The incoherence is well expressed by Pessoa as the phrase above demonstrates. For example, he exalts the Portuguese discoveries and forgets or ignores that these would not have been possible without the faith that animated and motivated these discoverers. Furthermore, Camões who wrote the history of Portugal within the account of the discovery of the seaway from Europe to India acknowledged that the reason for the discoveries was “to expand the faith and the empire”.

The cross that was painted on all the sails on the Portuguese ships was the Cross of the Knights Templar; in fact, the great motivator and mentor of the discoveries, Prince Henrique, was himself a Templar.

With the seizure of power by Afonso Costa in 1910, the State saw the Church as an enemy to be eliminated; he inculcated the ideology of militant secularism and instead of engaging in dialogue with the Church, he imposed himself on the Church, beginning with the expulsion of her wisest and most intellectual order, the Jesuits, those who overshadowed him the most.
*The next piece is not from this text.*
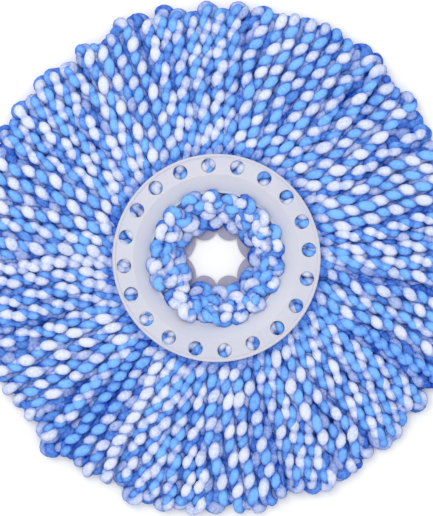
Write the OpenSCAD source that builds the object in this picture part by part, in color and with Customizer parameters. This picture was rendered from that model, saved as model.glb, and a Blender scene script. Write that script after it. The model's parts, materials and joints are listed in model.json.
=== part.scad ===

He banned religious ceremonies outside the Church, the ringing of the Church bells, legalized divorce, removed religious holidays, repressed and restricted as much as he could of the Christian press, and prohibited priests and religious from wearing their robes and habits in public. For the first republic, Fatima was an obscurantist belief, that is, one opposed to the increase and spread of knowledge.

Little did this secular policy last because, providentially, in 1917 the same year of the apparition, the Jacobean and antireligious government of Afonso Costa fell apart. Rising to power in his place was Sidonio Pais who introduced the New State, and put an end to the anti religious laws but, on the other hand, closed the parliament. The regime hardened further with the rise to power of Salazar in 1928 as the minister of finance and later as the prime minister. Portugal went from a liberal secular communist regime to the fascism of the New State without a war.

In 1931, the Portuguese bishops consecrated Portugal to the Immaculate Heart of Mary to be spared, as indeed it was, of the encroachment of communism that devastated the neighbouring country, Spain, with a fratricidal civil war from 1936 to 1939. Unlike Portugal, the transition in Spain to Franco’s fascism was by way of a bloody civil war, with the persecution of the Church where hundreds of bishops, priests, and religious men and women were killed.

Salazar was not clerical, but instead of attacking the Church he skillfully made use of her and, more specifically, of Fatima to demonize and attack communism, and to prevent any kind of political and social reforms. Fatima was nationally and internationally used as a weapon against the advancement of communism. However, the true message of Fatima never mentioned communism as a social political system, but rather exclusively made reference to militant atheism.

“In Portugal the dogma of Faith will always be preserved”
(…) when the Son of Man comes, will he find faith on earth? (Luke 18:8)
This sad and enigmatic question of Jesus, left hanging in the air, seems to suggest that faith is being passed from generation to generation in an increasingly weaker form, and it runs the risk of being lost in time, long before Christ comes the second time to judge the living and the dead.

We, the Portuguese, the inhabitants of the Land of Holy Mary, have the promise from Our Lady at Fatima to the little shepherds during the July 13th apparition and which was included as the second part of the Secret, that in these lands faith will remain until Christ comes to meet us… Come, Lord Jesus come!